STATED TASK:
Below are the records; locate each line with the word "root" and copy it.
***** PROVIDED INFORMATION *****
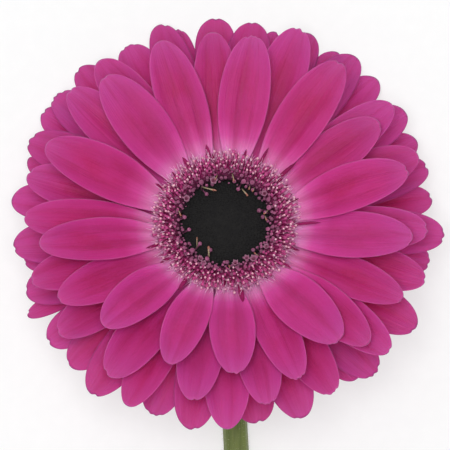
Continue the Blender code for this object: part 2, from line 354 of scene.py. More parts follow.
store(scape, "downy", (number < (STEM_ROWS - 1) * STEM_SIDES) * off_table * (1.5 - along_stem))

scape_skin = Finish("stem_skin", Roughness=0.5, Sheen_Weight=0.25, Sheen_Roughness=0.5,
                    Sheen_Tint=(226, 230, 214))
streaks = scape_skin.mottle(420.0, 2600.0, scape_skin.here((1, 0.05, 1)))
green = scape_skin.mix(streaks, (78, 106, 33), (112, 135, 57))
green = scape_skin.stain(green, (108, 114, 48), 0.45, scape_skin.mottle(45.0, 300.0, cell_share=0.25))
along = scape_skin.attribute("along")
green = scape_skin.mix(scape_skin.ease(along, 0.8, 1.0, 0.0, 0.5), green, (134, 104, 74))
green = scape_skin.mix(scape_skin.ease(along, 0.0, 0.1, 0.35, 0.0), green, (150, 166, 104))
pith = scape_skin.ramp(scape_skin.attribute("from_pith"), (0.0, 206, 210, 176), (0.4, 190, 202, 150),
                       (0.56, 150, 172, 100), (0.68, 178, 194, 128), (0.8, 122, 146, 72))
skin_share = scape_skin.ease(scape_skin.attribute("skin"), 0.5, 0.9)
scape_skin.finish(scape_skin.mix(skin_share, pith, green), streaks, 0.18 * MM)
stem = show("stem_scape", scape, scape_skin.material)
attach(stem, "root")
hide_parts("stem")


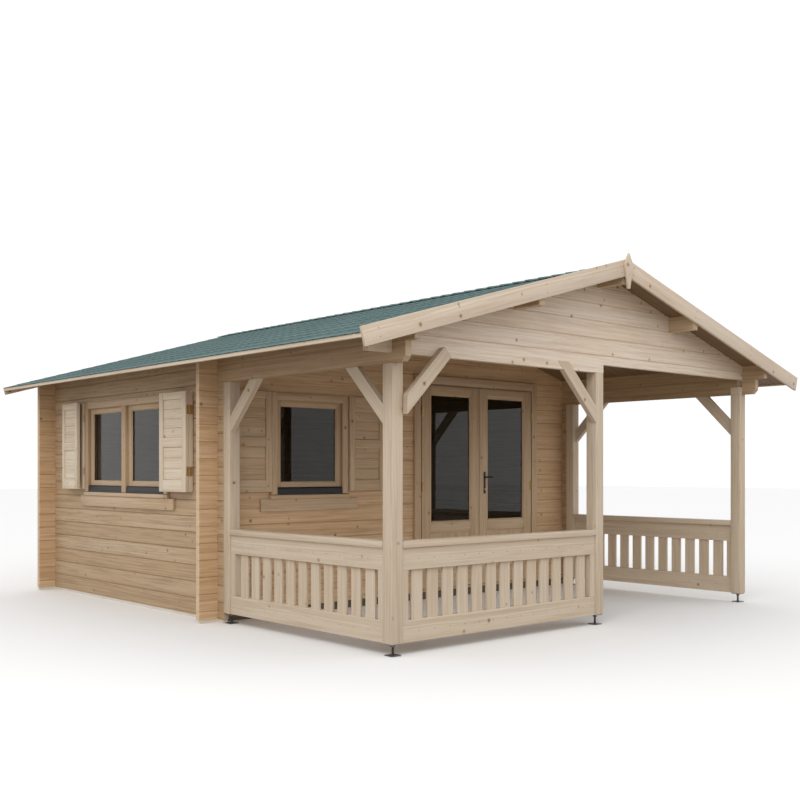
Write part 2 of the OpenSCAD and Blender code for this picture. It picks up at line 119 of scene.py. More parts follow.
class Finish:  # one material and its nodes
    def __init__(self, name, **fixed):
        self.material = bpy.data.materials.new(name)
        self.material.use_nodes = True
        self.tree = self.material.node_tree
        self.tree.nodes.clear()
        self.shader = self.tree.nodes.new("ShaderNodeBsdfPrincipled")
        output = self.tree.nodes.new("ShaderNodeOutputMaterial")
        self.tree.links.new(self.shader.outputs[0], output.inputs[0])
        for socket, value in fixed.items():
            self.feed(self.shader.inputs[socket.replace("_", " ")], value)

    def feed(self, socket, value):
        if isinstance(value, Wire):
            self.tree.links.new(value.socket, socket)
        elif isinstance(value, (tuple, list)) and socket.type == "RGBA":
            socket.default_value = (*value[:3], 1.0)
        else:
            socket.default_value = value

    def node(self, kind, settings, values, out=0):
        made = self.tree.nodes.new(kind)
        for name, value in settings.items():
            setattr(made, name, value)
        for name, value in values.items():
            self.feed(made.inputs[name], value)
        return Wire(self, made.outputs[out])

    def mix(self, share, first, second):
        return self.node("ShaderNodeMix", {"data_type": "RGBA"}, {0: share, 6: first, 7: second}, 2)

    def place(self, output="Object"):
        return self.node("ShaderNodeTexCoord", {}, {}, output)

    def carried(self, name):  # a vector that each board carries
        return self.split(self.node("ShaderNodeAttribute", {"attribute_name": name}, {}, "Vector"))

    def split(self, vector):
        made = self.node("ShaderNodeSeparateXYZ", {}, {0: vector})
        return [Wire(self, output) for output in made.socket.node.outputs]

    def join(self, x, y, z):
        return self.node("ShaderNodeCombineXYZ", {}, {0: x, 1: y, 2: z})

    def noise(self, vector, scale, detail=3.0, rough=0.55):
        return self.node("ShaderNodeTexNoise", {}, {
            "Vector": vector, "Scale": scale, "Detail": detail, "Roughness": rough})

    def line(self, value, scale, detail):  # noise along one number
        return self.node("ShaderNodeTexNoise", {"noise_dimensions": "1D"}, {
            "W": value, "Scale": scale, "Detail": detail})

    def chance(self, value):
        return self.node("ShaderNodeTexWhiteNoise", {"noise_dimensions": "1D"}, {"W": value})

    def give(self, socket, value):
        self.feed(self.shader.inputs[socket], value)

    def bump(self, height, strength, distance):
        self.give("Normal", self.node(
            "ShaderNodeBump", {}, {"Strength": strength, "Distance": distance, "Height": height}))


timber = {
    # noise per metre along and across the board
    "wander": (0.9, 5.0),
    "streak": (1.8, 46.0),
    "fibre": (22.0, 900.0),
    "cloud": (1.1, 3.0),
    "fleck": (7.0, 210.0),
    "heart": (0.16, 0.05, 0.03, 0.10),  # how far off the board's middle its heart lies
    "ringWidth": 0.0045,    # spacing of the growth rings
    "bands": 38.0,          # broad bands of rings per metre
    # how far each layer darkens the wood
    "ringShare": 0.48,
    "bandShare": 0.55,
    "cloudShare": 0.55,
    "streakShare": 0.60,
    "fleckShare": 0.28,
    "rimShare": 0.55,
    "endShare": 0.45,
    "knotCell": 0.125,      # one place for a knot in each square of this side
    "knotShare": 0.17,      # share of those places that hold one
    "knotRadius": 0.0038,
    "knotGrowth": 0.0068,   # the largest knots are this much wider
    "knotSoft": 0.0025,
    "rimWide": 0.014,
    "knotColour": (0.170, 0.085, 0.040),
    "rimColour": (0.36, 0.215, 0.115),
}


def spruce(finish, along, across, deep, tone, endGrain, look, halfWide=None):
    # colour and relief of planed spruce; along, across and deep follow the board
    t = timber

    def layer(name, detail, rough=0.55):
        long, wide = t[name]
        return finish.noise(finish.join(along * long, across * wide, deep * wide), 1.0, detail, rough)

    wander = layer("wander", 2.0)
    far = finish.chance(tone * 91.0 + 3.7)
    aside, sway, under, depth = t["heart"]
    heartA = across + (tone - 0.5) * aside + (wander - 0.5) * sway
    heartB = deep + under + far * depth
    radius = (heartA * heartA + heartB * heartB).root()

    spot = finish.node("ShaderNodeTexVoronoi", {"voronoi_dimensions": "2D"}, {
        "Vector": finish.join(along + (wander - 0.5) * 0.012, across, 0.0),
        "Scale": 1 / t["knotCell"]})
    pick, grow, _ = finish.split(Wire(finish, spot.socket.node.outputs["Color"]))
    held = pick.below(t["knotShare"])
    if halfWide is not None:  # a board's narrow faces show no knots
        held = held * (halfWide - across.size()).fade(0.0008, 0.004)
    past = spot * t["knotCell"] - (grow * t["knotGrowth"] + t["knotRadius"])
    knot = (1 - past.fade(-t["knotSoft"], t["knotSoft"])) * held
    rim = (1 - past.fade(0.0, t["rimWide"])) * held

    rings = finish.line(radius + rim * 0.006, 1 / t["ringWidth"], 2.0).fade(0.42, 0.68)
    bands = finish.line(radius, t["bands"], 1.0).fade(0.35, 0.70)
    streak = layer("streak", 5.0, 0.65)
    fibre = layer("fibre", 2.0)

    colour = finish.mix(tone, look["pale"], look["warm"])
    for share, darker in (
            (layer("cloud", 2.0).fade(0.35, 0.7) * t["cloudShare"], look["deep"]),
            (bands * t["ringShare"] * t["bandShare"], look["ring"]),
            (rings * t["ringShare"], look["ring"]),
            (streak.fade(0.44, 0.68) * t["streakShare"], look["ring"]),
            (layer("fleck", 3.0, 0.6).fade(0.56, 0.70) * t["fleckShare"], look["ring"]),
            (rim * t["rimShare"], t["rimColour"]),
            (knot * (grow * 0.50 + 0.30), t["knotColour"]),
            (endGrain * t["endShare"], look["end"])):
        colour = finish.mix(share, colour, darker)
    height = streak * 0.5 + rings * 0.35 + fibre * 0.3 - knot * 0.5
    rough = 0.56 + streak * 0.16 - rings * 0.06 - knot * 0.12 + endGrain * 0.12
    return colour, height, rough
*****
COMPLETE RESPONSE:
attach(stem, "root")
    radius = (heartA * heartA + heartB * heartB).root()